God responds immediately. “The LORD spoke to the fish, and it vomited Jonah out upon the dry land” (v. 10). The discipline had served its purpose. Jonah is no longer running.
Has his heart fully changed? That remains to be seen. He has been delivered. But will he now obey with joy and humility?
What we do see is real movement toward surrender. Jonah is no longer making demands. He offers his voice, his vow, and his trust to the God who saves.
His final cry, “Salvation belongs to the LORD,” speaks to more than his own rescue. It proclaims a truth for all people in all places. Salvation is God’s to give. And He gives it freely.
This truth finds its fulfillment in Christ. Jesus didn’t just receive mercy. He secured it. Salvation is not something we achieve through effort or performance. It is the gift of grace, made possible by the initiative of God alone.
We come to the end of ourselves, like Jonah did. But unlike Jonah, Jesus did not escape judgment. He absorbed it fully so that when we cry out, we are met with mercy already secured by His blood.
God speaks, and the grave releases us.
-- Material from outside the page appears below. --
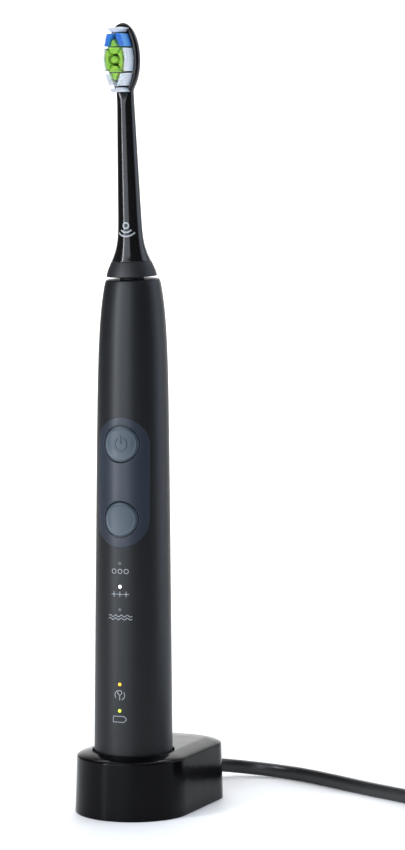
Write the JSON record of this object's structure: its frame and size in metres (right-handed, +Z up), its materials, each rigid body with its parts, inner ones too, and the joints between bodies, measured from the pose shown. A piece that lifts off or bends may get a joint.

Christ stands alive on the shore. And we are sent forward with new hearts and a renewed calling.
How Will You Respond to God’s Mercy?
This story is not just here to inform you. It is here to change you. God’s Word is always meant to lead to action. To do nothing after hearing it is like looking in a mirror, seeing something clearly wrong, and walking away without doing anything about it.
So, how will you respond?
1. Are you listening to God’s discipline?
If life feels like it’s unraveling, consider that it may not be random. God may be letting you hit the bottom in order to help you see that you need Him. Hebrews 12 tells us He disciplines those He loves. He doesn’t do it to shame you, but to bring you back.
2. Are you clinging to something that cannot save?
Jonah said those who trust in worthless idols forsake their hope of steadfast love. What are you clinging to when life gets hard? What do you reach for when you’re anxious, angry, or empty?
Only the Lord saves. Everything else will let you sink.
3. Has God’s mercy humbled you?
Jonah was a prophet. He knew Scripture. He served in ministry. But he was just as desperate as the pagan sailors. Have you owned your need for mercy? Do you see yourself as someone who still needs saving?
Mercy is for the humble. It is for those who say, “I can’t fix myself. I need God.”
4. Will you walk away unchanged?
James 1 warns us not to hear the Word and do nothing with it. So what needs to change in your life? What is God showing you right now that can’t be ignored?
If He is convicting you, respond. If you have been running, stop and cry out. If you have received mercy, let it shape how you live and how you treat others.
The God who sent the storm, appointed the fish, and raised Jonah is still speaking. He is ready to receive you with mercy.